We reconnected on Facebook a few years ago. In 2012, I proudly posted about The Seattle Times editorial board’s “I do” campaign to support Referendum 74 affirming same-sex marriage. My friends in my Seattle area and journalism bubbles all cheered.

And then there was Bob’s post, raining on my parade. “I don’t. In support of the (Roman Catholic) Diocese of Seattle! Too bad I can’t vote. …”

Hmmmph. We never talked directly about that and our interactions returned to family matters, liking news of each other’s kids, him trash-talking the Seahawks and me his Broncos.

When I saw that his son was seriously injured in a car accident, I broke out my only big gun — our grandmother Isabel’s rosary — to pray for his recovery. Inspired by posts about my son’s challenges with disabilities, Bob welded him a steel lock box and made a picture book to explain how he made it. The gift is treasured.

Since the election, I’ve been thinking about how my bubbles have failed me.

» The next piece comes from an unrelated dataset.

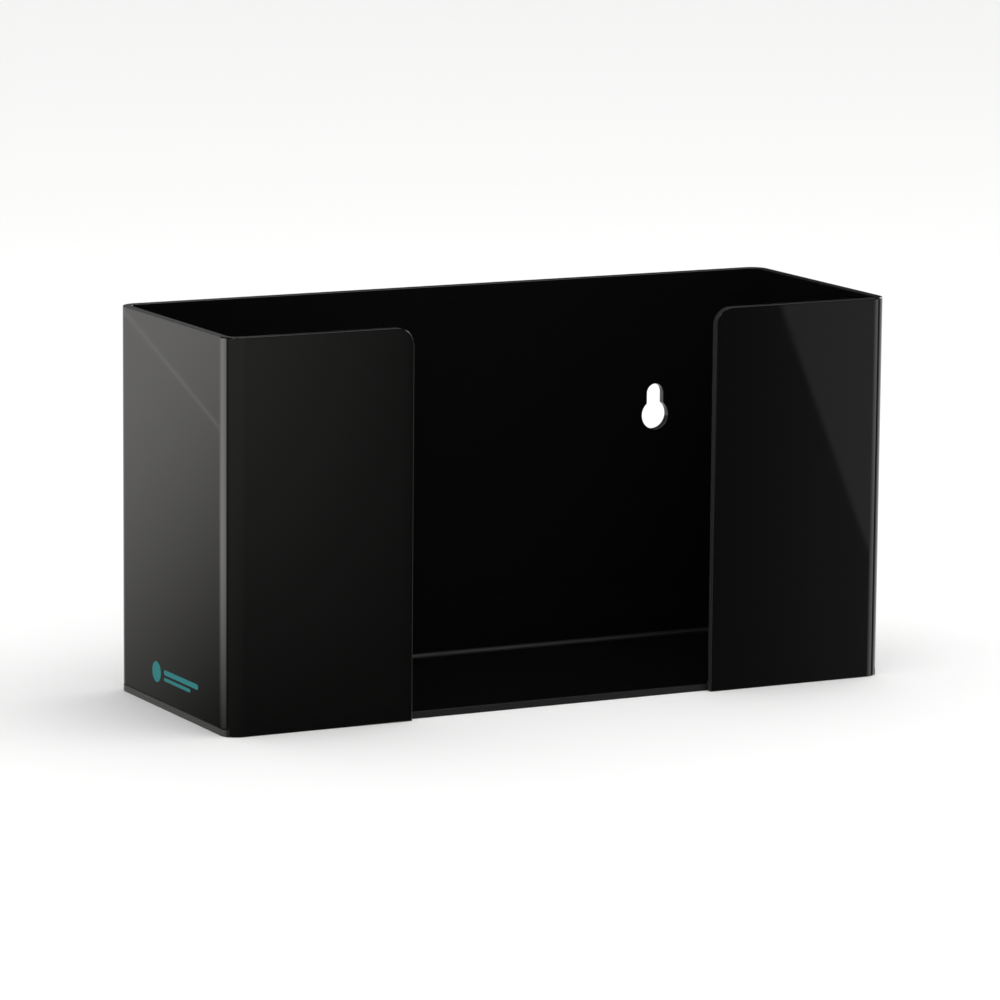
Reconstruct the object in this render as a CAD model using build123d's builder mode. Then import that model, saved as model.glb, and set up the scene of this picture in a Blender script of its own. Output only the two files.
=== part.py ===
from build123d import *
import os

# A wall-hung dispenser for one box of disposable gloves, made from two pieces of black acrylic.
# Frame: X along the width, -Y out of the front, +Z up. The origin is the centre of the foot print,
# on the surface that the dispenser stands on. Units are millimetres.

# Overall outside sizes
width = 254.0
depth = 92.0
height = 135.0

# Sheets
wall_thickness = 3.0
base_thickness = 2.5
bend_inner_radius = 3.2
bend_outer_radius = bend_inner_radius + wall_thickness

# Open front between the two flaps
front_gap = 116.0
flap_corner_radius = 6.5

# Keyholes for two wall screws
keyhole_spacing = 166.0
keyhole_entry_height = 83.5
keyhole_entry_diameter = 10.5
keyhole_slot_width = 6.5
keyhole_drop = 8.0
screw_seat_height = keyhole_entry_height + keyhole_drop

# Polished edges
polished_edge_radius = 0.4

# Faces that the two pieces share
half_width = width / 2
half_depth = depth / 2
flap_end = front_gap / 2

# Centres of the bends, and how far a cut through a bend runs past them
bend_centre_x = half_width - bend_outer_radius
bend_centre_y = half_depth - bend_outer_radius
cut_reach = 2 * bend_outer_radius

os.makedirs("parts", exist_ok=True)

# Body sheet: one laser-cut strip, bent on a hot wire along four upright lines, so that it runs
# flap, side, back, side, flap. Its plan is the outer line of that strip, thickened inwards.
with BuildPart() as body_sheet:
    with BuildSketch(Plane.XY) as strip_plan:
        with BuildLine():
            strip = FilletPolyline(
                (-flap_end, -half_depth),
                (-half_width, -half_depth),
                (-half_width, half_depth),
                (half_width, half_depth),
                (half_width, -half_depth),
                (flap_end, -half_depth),
                radius=bend_outer_radius,
            )
            offset(strip, amount=wall_thickness, side=Side.RIGHT, closed=True)
        make_face()
    extrude(amount=height)

    # The side walls stand on the base plate. So the foot is notched from the middle of one bend
    # to the middle of the next, while the rest reaches down past the plate's edges.
    with BuildSketch(Plane.XY) as side_notches:
        with BuildLine():
            Polyline(
                (bend_centre_x, bend_centre_y),
                (bend_centre_x + cut_reach, bend_centre_y + cut_reach),
                (bend_centre_x + cut_reach, -bend_centre_y - cut_reach),
                (bend_centre_x, -bend_centre_y),
                close=True,
            )
        make_face()
        mirror(about=Plane.YZ)
    extrude(amount=base_thickness, mode=Mode.SUBTRACT)

    # The free upper corner of each flap is rounded. Its edge runs through the sheet's thickness.
    upper_edges = body_sheet.edges().filter_by(Axis.Y).group_by(Axis.Z)[-1]
    fillet(upper_edges.group_by(SortBy.LENGTH)[0], radius=flap_corner_radius)

    # The open rim and the free edges of the flaps are flame polished, which rounds both arrises.
    rim_edges = body_sheet.faces().sort_by(Axis.Z)[-1].edges()
    flap_ends = rim_edges.filter_by(Axis.Y).group_by(SortBy.LENGTH)[0]
    fillet(rim_edges - flap_ends, radius=polished_edge_radius)

    # Two keyholes: the screw head enters the round end and the sheet drops on to the slot.
    with BuildSketch(Plane.XZ.offset(-half_depth)) as keyholes:
        with Locations((0, keyhole_entry_height)):
            with GridLocations(keyhole_spacing, 0, 2, 1):
                Circle(keyhole_entry_diameter / 2)
        with Locations((0, (keyhole_entry_height + screw_seat_height) / 2)):
            with GridLocations(keyhole_spacing, 0, 2, 1):
                SlotCenterToCenter(keyhole_drop, keyhole_slot_width, rotation=90)
    extrude(amount=wall_thickness, mode=Mode.SUBTRACT)
body_sheet.part.label = "body_sheet"

# Base plate: a flat plate cemented under the side walls, between the flaps and the back wall. Its
# corners carry on the curve of the bends, and are cut in where the foot of each bend passes.
with BuildPart() as base_plate:
    with BuildSketch(Plane.XY):
        RectangleRounded(width, depth, bend_outer_radius)
        with GridLocations(0, depth - wall_thickness, 1, 2):
            Rectangle(2 * bend_centre_x, wall_thickness, mode=Mode.SUBTRACT)
    extrude(amount=base_thickness)
    add(body_sheet.part, mode=Mode.SUBTRACT)
base_plate.part.label = "base_plate"

export_step(body_sheet.part, "parts/body_sheet.step")
export_step(base_plate.part, "parts/base_plate.step")
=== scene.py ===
import bmesh
import bpy
import math
from mathutils import Matrix, Vector


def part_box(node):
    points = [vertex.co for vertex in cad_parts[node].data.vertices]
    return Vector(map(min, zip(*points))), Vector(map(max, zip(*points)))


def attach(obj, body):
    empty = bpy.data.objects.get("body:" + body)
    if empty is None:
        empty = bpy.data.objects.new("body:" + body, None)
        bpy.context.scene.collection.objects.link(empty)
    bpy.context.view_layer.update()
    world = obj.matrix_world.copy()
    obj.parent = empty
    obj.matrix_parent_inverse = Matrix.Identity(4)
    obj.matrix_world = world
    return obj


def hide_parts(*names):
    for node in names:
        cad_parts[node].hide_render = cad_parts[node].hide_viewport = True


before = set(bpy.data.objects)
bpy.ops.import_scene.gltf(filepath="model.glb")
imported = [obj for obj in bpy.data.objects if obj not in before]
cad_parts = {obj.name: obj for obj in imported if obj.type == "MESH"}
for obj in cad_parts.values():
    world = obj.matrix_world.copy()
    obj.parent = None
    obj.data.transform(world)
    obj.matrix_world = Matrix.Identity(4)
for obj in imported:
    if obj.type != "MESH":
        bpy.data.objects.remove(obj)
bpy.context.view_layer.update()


# Camera: a long lens looks at the dispenser from its front left and from a little above the rim,
# so that the left side, both flaps and the inside of the back wall show. Lengths are in metres.
camera_place = Vector((-0.8914, -1.7336, 0.4010))
camera_turn = math.radians(27.164)
camera_dip = math.radians(9.786)
camera_roll = math.radians(0.50)
camera_lens = 204.0
camera_near_clip = 0.05

camera_data = bpy.data.cameras.new("camera")
camera_data.lens = camera_lens
camera_data.clip_start = camera_near_clip
camera = bpy.data.objects.new("camera", camera_data)
bpy.context.scene.collection.objects.link(camera)
level_look = Matrix.Rotation(math.radians(90) - camera_dip, 4, "X")
camera.matrix_world = (
    Matrix.Translation(camera_place)
    @ Matrix.Rotation(-camera_turn, 4, "Z")
    @ level_look
    @ Matrix.Rotation(camera_roll, 4, "Z")
)
bpy.context.scene.camera = camera
bpy.context.scene.view_settings.view_transform = "Standard"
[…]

I called Bob to ask about a moving effort he made to reach outside his own bubble earlier this year.

The man who didn’t like my post supporting same-sex marriage was deeply affected by the June 12 mass murder at Pulse, a gay nightclub in Orlando. The horror struck close, especially after he and his wife almost lost their own son a few months earlier.

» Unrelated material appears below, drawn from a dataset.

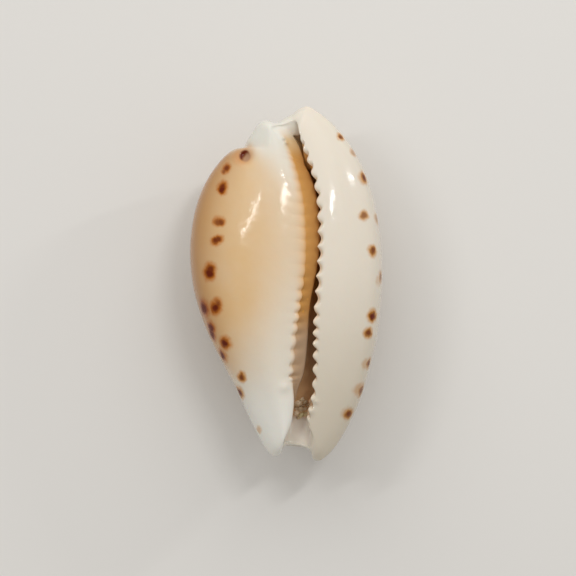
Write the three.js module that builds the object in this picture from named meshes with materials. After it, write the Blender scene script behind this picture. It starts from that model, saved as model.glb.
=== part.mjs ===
// A small cowrie shell, lying on its back with the toothed opening up.
// Millimetres, +Z up. +Y is the spire end, -Y the front end, +X the outer lip's side.
//
// The shell is one closed skin, so it is made as a globe whose rings are moved. One pole is
// the spot on the back where the shell rests. From there the rings climb the back to the
// margin, cross the base to the teeth, turn down through the opening, and follow the hollow
// round inside the last whorl to the other pole.

import * as THREE from 'three';
import { mergeVertices } from 'three/addons/utils/BufferGeometryUtils.js';

const { clamp, degToRad, lerp, smoothstep } = THREE.MathUtils;

// Driving dimensions, in millimetres.
const BASE_TOP = 12.3; // height of the base above the resting spot
const BASE_MIDDLE_Y = 0.3; // where the base is highest
const BASE_FALL = 0.0095; // how fast the base falls towards both ends, per mm
const MARGIN_HEIGHT = 7.55; // height of the widest line round the shell
const MARGIN_RISE = 0.0065; // how fast that line rises towards both ends, per mm
const MARGIN_LEAN = 0.05; // how much higher the outer lip's margin is, per mm across
const WALL = 0.8; // thickness of the last whorl at mid length
const NOTCH_DEPTH = 1.7; // how far the notch at each end lies below the base
const TOOTH_RELIEF = 0.13; // half the depth of the folds between the teeth
const REST_SPOT = new THREE.Vector3(0.45, 0.65, 0); // under the centre of gravity
const REST_SINK = 0.1; // how much of the round back is taken off to rest on

// The shell seen from above, clockwise. Each row gives a point of the outline, the point of
// the opening's rim that faces it, and how deep in an end notch they lie, from 0 to 1.
// On the lips there is one row for every second tooth.
const SPIRE_NOTCH = [
  [-1.94, 12.9, -0.92, 12.16, 0.03],
  [-1.45, 13.0, -0.84, 12.36, 0.15],
  [-1.0, 12.86, -0.64, 12.48, 0.38],
  [-0.6, 12.87, -0.38, 12.62, 0.62],
  [-0.12, 13.14, 0.02, 12.92, 0.72],
  [0.44, 13.43, 0.42, 13.16, 0.64],
  [0.94, 13.82, 0.76, 13.26, 0.4],
  [1.5, 14.08, 1.0, 12.84, 0.15],
  [2.12, 13.94, 1.12, 12.12, 0.03],
];
const OUTER_LIP = [
  [3.53, 12.91, 1.45, 10.68, 0],
  [5.05, 11.21, 2.1, 8.76, 0],
  [6.35, 8.83, 2.54, 6.48, 0],
  [7.28, 5.64, 2.64, 4.13, 0],
  [7.68, 2.23, 2.6, 1.77, 0],
  [7.64, -1.07, 2.45, -0.62, 0],
  [7.28, -4.3, 2.3, -3.03, 0],
  [6.72, -6.66, 2.26, -4.78, 0],
  [5.87, -9.43, 2.24, -6.84, 0],
  [4.47, -12.21, 2.06, -9.12, 0],
  [3.56, -13.43, 1.76, -10.74, 0],
];
const FRONT_NOTCH = [
  [2.93, -13.96, 2.0, -11.76, 0.05],
  [2.47, -14.09, 2.05, -12.37, 0.15],
  [2.14, -13.9, 1.98, -12.74, 0.34],
  [1.99, -13.44, 1.82, -12.94, 0.64],
  [1.6, -13.11, 1.48, -12.87, 0.86],
  [0.9, -12.96, 0.86, -12.73, 0.96],
  [0.22, -12.92, 0.24, -12.68, 0.95],
  [-0.17, -13.04, -0.1, -12.66, 0.7],
  [-0.37, -13.5, -0.14, -12.42, 0.3],
  [-0.82, -13.75, 0.06, -12.0, 0.08],
];
const INNER_LIP = [
  [-1.43, -13.42, 0.37, -11.24, 0],
  [-2.06, -12.43, 0.52, -10.2, 0],
  [-2.92, -10.76, 0.55, -9.16, 0],
  [-3.73, -8.95, 0.41, -8.04, 0],
  [-4.45, -7.48, 0.4, -6.96, 0],
  [-5.89, -4.73, 0.57, -4.6, 0],
  [-6.77, -2.65, 0.79, -2.7, 0],
  [-7.33, -0.75, 1.01, -1.0, 0],
  [-7.66, 1.55, 1.18, 1.0, 0],
  [-7.62, 3.87, 1.22, 3.0, 0],
  [-7.25, 6.01, 1.17, 4.92, 0],
  [-6.43, 8.09, 1.0, 6.84, 0],
  [-5.19, 9.89, 0.65, 8.68, 0],
  [-4.07, 10.76, 0.28, 10.08, 0],
  [-3.43, 10.87, 0.03, 10.76, 0],
  [-3.13, 11.37, -0.24, 11.22, 0],
  [-2.78, 11.94, -0.5, 11.6, 0],
  [-2.38, 12.54, -0.74, 11.94, 0],
];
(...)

“Here are 49 people who are no longer here,” Bob said. “The ripple effect of those lost … There’s five, 10, 30, there’s 50 and you do the math and it’s exponential.”

He was moved to do something and thought, “Well I could do a lap around the beads.”

So, it started. Every day for 49 days, Bob selected a name from the alphabetical list of the lost — from Stanley Almodovai III to Jerald Arthur Wright — and prayed the rosary for them, usually during his commute. He wrote the names on paper, laid his rosary nearby and posted a photo on Facebook.

On a business trip, he prayed the rosary on the shores of the Atlantic; some people were prayed for on a Pacific beach, not far from his home; at least one was prayed for at Chicago O’Hare airport.

I began to watch for the pictures on my feed — to reflect in a small way on Bob’s devotional to these strangers and the friends and family who still grieve. On the 50th day, he prayed again for all of them for good measure. What did Bob draw from it?

“It makes me look differently at every person I see,” he said. “Growing up in South Dakota, the palette wasn’t very diverse. Most people were white. And you were either Catholic or Methodist.

“ … As you see the diversity, you see that individual bringing something special to the planet. Behind that is someone who has parents who love them and children who love them.”

Bob reached outside his bubble in a way that was meaningful for him, a devout Catholic. “This was about being human.”

What if we all tried to do that in ways that are meaningful for us?

From South Dakota to Southern California, from Washington state to Washington, D.C., if more people could just reach out, not necessarily to agree, but to seek to understand and show respect, wouldn’t we all be better off?